Two of the hottest 2008 presidential campaign scoops belonged to the Huffington Post's Off the Bus. Arianna Huffington let the citizen journalism project stagnate, then gave it to her godson.

Matthew Palevsky, who graduated from Brown University last year, will have help running Off the Bus. Gabriel Beltrone, an NYU senior and former Off The Bus intern, will be his right-hand man. Palevsky's mother Jodie Evans, co-founder of left-wing protest group Code Pink, has long guided her son's activism and will no doubt be happy to lend advice. His billionaire father, the computer entrepreneur Max Palevsky, can provide other means of support.

Then there's his own background, such as it is. In college, Palevsky worked on the urgent issue of drug reform. Since then, he's been a bureau chief at the Real News Network, a nonprofit TV news organization bankrolled by his father, where Palevsky interviewed such luminaries as... Arianna Huffington.

He faces a daunting challenge. Among Off The Bus' more prominent stories were "Bittergate," in which HuffPo's Mayhill Fowler recorded Barack Obama's comments about "bitter" working-class voters "clinging to guns or religion," and a recording of Bill Clinton slamming Vanity Fair's Todd Purdum as a "slimy... scumbag." OTB garnered 12,000 volunteer participants, Arianna Huffington wrote in November, a database of free labor many cash-strapped news organizations would kill for.

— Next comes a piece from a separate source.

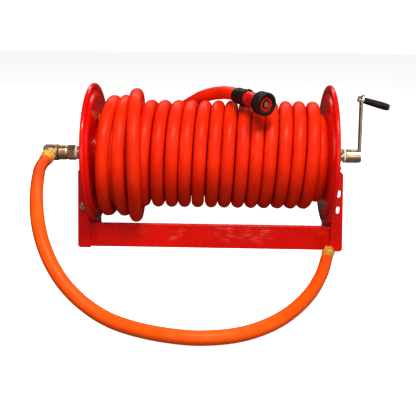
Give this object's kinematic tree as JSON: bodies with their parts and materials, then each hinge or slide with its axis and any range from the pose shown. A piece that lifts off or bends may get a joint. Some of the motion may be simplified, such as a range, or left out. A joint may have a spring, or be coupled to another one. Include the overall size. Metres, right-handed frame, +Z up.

But the effort lost momentum. It's been more than two months since Off The Bus updated regularly, and nearly as long since the last post. And young Palevsky has big shoes to fill. He takes over from Amanda Michel, who at Harvard Law formed an institute to organize volunteers over the Web, as she had done for John Kerry and Howard Dean; and Marc Cooper, a Nation editor and longtime magazine writer now teaching journalism at USC. Both were profiled in the Times and thanked by Huffington, but neither appears to be any longer active with HuffPo.

We poked around about Palevsky and Off The Bus after receiving a copy of this email, sent by Huffington to her entire staff yesterday:

Palevsky's name sounded familiar; the questions that could not be answered by Google were easily filled in by the HuffPo grapevine.

It is not lost on that network that Huffington has largely surrounded herself with unseasoned, twentysomething lieutenants who are more easily controlled by the notorious micromanager. The HuffPo front page is controlled by tortured twentysomething screamer Colin Sterling and Katharine Zaleski, like Palevsky the well-kept child of a wealthy family. That Palevsky and Beltrone will shepherd Huffington Post's single greatest strategic asset despite their total lack of management experience is thus not surprising. But it should give the eccentric, breakdown-prone publisher's investors pause, to say nothing of boosters of citizen journalism:

Huffington bragged after the election that the open, volunteer model of Off The Bus was not duplicated "in the national section of any major newspaper covering the 2008 election." The papers practiced journalism "the old way." In the end, though, Huffington was more interested in clinging to the traditional system of nepotism and cloistered favor-trading than in building a new, more democratic media infrastructure.